Le recours à l’importation comme unique recours pour “forcer” l’éleveur à vendre à un prix au-dessous de son coût de production met en péril l’ensemble des intervenants de la production locale, éleveurs petits et grands, fournisseurs d’aliments de bétails, de matériel d’élevage…, ainsi que tous les corps de métiers vivant de cette activité, vétérinaires, zootechniciens… En clair, tout l’appareil de production national se trouve ainsi court-circuité.

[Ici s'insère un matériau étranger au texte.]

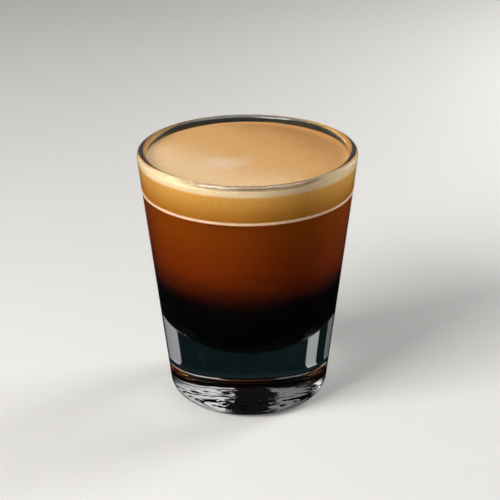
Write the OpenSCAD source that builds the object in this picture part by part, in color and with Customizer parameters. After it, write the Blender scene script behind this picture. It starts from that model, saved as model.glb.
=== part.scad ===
// Espresso shot in a heavy-based shot glass.
// +Z is up. The origin is the centre of the circle that the glass stands on.
// Every piece is turned about the Z axis from a half section, drawn with x as the radius and y as the height.

/* [Glass] */
// Height from the table to the top of the rim
glass_height = 61; // [54:0.5:75]
// Widest diameter, at the rim
rim_diameter = 51; // [44:0.5:62]
// Diameter just above the rounded heel
base_diameter = 38; // [32:0.5:44]
// Thickness of the wall at the rim, which is fully rounded
rim_wall = 2.2; // [1.6:0.1:3]
// Thickness of the wall where it runs into the round bottom of the bowl
low_wall = 3; // [2:0.1:4.5]
// Solid glass under the lowest point of the bowl
base_thickness = 13.5; // [8:0.5:18]
// Radius of the rounded heel, where the wall turns under the base
heel_radius = 3.6; // [1.5:0.1:5]

/* [Underside] */
// Width of the flat ring that the glass stands on
foot_width = 2; // [1:0.1:4]
// Depth of the shallow dish inside the foot ring
dish_depth = 0.8; // [0.3:0.1:2]

/* [Contents] */
// Distance from the top of the rim down to the top of the crema
headspace = 1.5; // [1:0.1:8]
// Depth of the crema that floats on the coffee
crema_depth = 8; // [3:0.1:12]

/* [Fill line] */
// Height of the middle of the printed line above the table
line_height = 52.1; // [35:0.1:53]
// Width of the printed line, measured up the glass
line_width = 0.6; // [0.4:0.1:1.5]
// Thickness of the printed ink
line_thickness = 0.12; // [0.08:0.01:0.3]

/* [Hidden] */
$fn = 128;

// Tilt from upright of the straight line that touches a low and a high circle on their outer sides.
// A negative radius means that the line passes that circle on its inner side.
function tangent_tilt(low, low_r, high, high_r) =
    let (step = high - low, lean = atan2(step.x, step.y))
    lean - asin((low_r - high_r) / norm(step));

// The point where such a line touches a circle
function touch_point(centre, r, tilt) = centre + r * [cos(tilt), -sin(tilt)];

// Outer wall: the tangent of the heel's round and the rim's round
rim_r = rim_wall / 2;
rim_centre = [rim_diameter / 2 - rim_r, glass_height - rim_r];
heel_centre = [base_diameter / 2 - heel_radius, heel_radius];
outer_tilt = tangent_tilt(heel_centre, heel_radius, rim_centre, rim_r);
outer_low = touch_point(heel_centre, heel_radius, outer_tilt);
outer_high = touch_point(rim_centre, rim_r, outer_tilt);
// Radius that the outer wall would have if it ran straight down to the table
wall_foot = outer_low.x - outer_low.y * tan(outer_tilt);

// Bowl: a sphere that stops low_wall short of the outer wall and base_thickness above the table
bowl_r = (wall_foot * cos(outer_tilt) + base_thickness * sin(outer_tilt) - low_wall)
    / (1 - sin(outer_tilt));
bowl_centre = [0, base_thickness + bowl_r];
// Inner wall: the tangent of the bowl and the inner side of the rim's round
inner_tilt = tangent_tilt(bowl_centre, bowl_r, rim_centre, -rim_r);
inner_low = touch_point(bowl_centre, bowl_r, inner_tilt);
inner_high = touch_point(rim_centre, -rim_r, inner_tilt);

// Underside: a flat foot ring round a dish ground from a large sphere
dish_radius = heel_centre.x - foot_width;
dish_sphere_r = (dish_radius * dish_radius + dish_depth * dish_depth) / (2 * dish_depth);

// Contents
crema_top = glass_height - headspace;
crema_bottom = crema_top - crema_depth;

// Cuts run this far past the faces that they open
overshoot = 1;

// Radius of the outer wall at a height
function outer_radius(z) = wall_foot + z * tan(outer_tilt);

// Half section of the bowl, carried up past the rim
module bowl_section() {
    intersection() {
        union() {
            translate(bowl_centre) circle(bowl_r);
            polygon([
                bowl_centre,
                inner_low,
                inner_high,
                [inner_high.x, glass_height + overshoot],
                [0, glass_height + overshoot]
            ]);
        }
        square([rim_diameter, glass_height + overshoot]);
    }
}

// The part of the bowl's half section between two heights
module filled_section(low, high) {
    intersection() {
        bowl_section();
        translate([0, low]) square([rim_diameter, high - low]);
    }
}

// Half section of the glass
module glass_section() {
    difference() {
        union() {
            translate(heel_centre) circle(heel_radius);
            polygon([
                [0, 0],
                [heel_centre.x, 0],
                outer_low,
                outer_high,
                inner_high,
                [0, inner_high.y]
            ]);
        }
        bowl_section();
        translate([0, dish_depth - dish_sphere_r]) circle(dish_sphere_r, $fn = 720);
    }
    translate(rim_centre) circle(rim_r);
}

// Half section of the printed line, lying on the outer wall
module line_section() {
    low = line_height - line_width / 2;
    high = line_height + line_width / 2;
    depth = line_thickness / cos(outer_tilt);
    polygon([
        [outer_radius(low), low],
        [outer_radius(low) + depth, low],
        [outer_radius(high) + depth, high],
        [outer_radius(high), high]
    ]);
}

// Clear pressed glass with a heavy base, a round-bottomed bowl and a rounded rim
module shot_glass() {
    color("lightcyan", 0.4)
        rotate_extrude() glass_section();
}

// Dark coffee that fills the bowl up to the crema
module espresso() {
    color("#3a1606")
        rotate_extrude() filled_section(base_thickness - overshoot, crema_bottom);
}

// Golden foam from the coffee up to just under the rim
module crema() {
    color("#d4a468")
        rotate_extrude() filled_section(crema_bottom, crema_top);
}

// Pale printed measure line round the outside of the glass
module fill_line() {
    color("#ead0bb")
        rotate_extrude() line_section();
}

shot_glass();
espresso();
crema();
fill_line();
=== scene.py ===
"""The looks of an espresso shot with its crema, in a clear heavy-based glass with a printed measure line.

Everything is in metres, in the part's own frame: Z is up and the glass stands on Z = 0.
The glass is turned again in a finer mesh, so that no facets show in what shines through it. The coffee and
the crema reach just into its wall, so that no air gap shows behind it. The printed line is the CAD piece with
an ink finish.
"""

import math

import bmesh
import bpy
from mathutils import Matrix, Vector, noise


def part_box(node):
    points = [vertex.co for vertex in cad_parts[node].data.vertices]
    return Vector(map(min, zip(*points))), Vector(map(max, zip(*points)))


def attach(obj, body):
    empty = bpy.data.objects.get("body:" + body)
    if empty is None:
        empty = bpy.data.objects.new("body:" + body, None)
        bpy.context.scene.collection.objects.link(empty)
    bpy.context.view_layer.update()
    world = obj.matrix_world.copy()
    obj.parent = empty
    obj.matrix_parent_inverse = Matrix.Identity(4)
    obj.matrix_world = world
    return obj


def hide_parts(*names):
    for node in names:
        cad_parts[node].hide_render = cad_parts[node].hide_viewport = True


bl_info = {
    "name": "Espresso Shot",
    "version": (1, 0, 0),
    "blender": (4, 5, 0),
    "location": "View3D > Sidebar > Espresso",
    "description": "Finishes the glass and pours the coffee and crema of an espresso shot",
    "category": "Add Mesh",
}

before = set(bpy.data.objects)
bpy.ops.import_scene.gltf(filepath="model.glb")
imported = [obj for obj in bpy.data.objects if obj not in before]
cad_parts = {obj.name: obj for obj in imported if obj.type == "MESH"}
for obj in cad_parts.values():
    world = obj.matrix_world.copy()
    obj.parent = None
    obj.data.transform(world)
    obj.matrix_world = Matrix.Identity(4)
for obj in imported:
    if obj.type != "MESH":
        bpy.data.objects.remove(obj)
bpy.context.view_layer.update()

MM = 0.001
BODY = "root"
FLOAT = "NodeSocketFloat"

# Flat sides round each turned piece
SEGMENTS = 256

# Fresnel value above which the glass in front of the coffee counts as a mirror
MIRRORS_ABOVE = 0.6

# The camera: its lens in millimetres, its place, and how many degrees it looks down and is rolled
LENS = 109.9
CAMERA_PLACE = (0.00046, -0.3316, 0.1796)
LOOKS_DOWN = 23.5
ROLLED = -0.32

# What a soft box is hidden from: nothing but mirrored rays see it, or nothing but rays straight through glass
ONLY_MIRRORED = ("diffuse", "transmission")
ONLY_THROUGH = ("diffuse", "glossy")
NOT_MIRRORED = ("glossy",)
WHITE = (1.0, 1.0, 1.0)
WARM = (1.0, 0.985, 0.96)

# Soft boxes: name, azimuth, elevation, distance, size, power, colour, what they are hidden from, veiled
SOFT_BOXES = (
    ("Key", -52, 33, 0.6, (0.36, 0.3), 7.2, WARM, NOT_MIRRORED, True),
    ("Right", 121, 11, 0.5, (0.22, 0.2), 4.6, WHITE, NOT_MIRRORED, True),
    ("Strip left", 126, 24, 0.5, (0.21, 0.34), 0.25, WHITE, ONLY_MIRRORED, False),
    ("Strip right inner", -143.4, 24, 0.5, (0.09, 0.34), 0.11, WHITE, ONLY_MIRRORED, False),
    ("Strip right outer", -119, 24, 0.5, (0.12, 0.34), 0.07, WHITE, ONLY_MIRRORED, False),
    ("Glow left", 140, 24, 0.5, (0.5, 0.3), 0.31, WHITE, ONLY_THROUGH, False),
    ("Glow right inner", -155, 24, 0.5, (0.2, 0.3), 0.035, WHITE, ONLY_THROUGH, False),
    ("Glow right outer", -122, 24, 0.5, (0.1, 0.3), 0.14, WHITE, ONLY_THROUGH, False),
    ("Key glint", -46, 62, 0.6, (0.3, 0.2), 2.5, WHITE, ONLY_MIRRORED, False),
    ("Overhead card", 0, 88, 0.6, (0.7, 0.7), 5.0, WHITE, ONLY_MIRRORED, False),
)


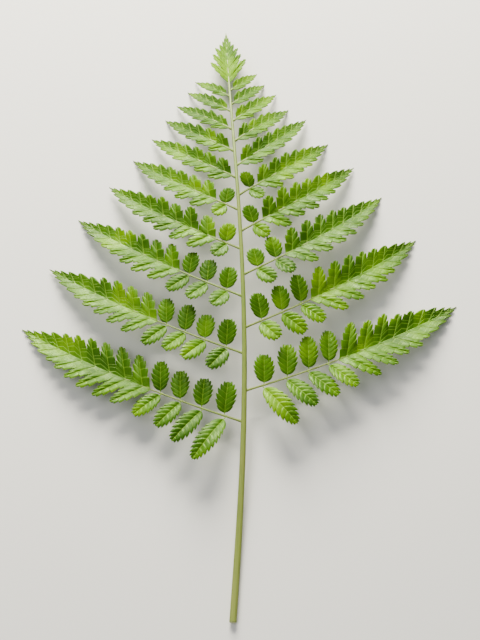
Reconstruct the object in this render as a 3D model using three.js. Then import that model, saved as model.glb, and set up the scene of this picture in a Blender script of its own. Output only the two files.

Les seuls bénéficiaires seraient les industriels et autres négociants, influents dans les hautes sphères, organisés et capables de mobiliser des ressources  financières conséquentes.  Leur intérêt est de donner du volume à l’activité(ou du chiffre) par tous les moyens, y compris en recourant à l’importation, s’ils arrivent à se fournir sur des marchés où les prix serait plus compétitifs ; leur but avoué est d’offrir des prix plus abordables aux consommateurs, leur moteur étant le profit, quoi de plus légitime, et nous y adhérons.

Toutefois, la solution passe obligatoirement par la participation à l’élaboration de toute stratégie de l’ensemble des professionnels intervenants dans la filière (bouchers, maquignons, tenants d’abattoirs…) et surtout de l’éleveur qui reste loin des débats et des sphères de décisions et  que tout le monde évoque pour  plaindre et lui témoigner leur sympathie (el fellah meskin), seulement il faut plus que cela pour vivre.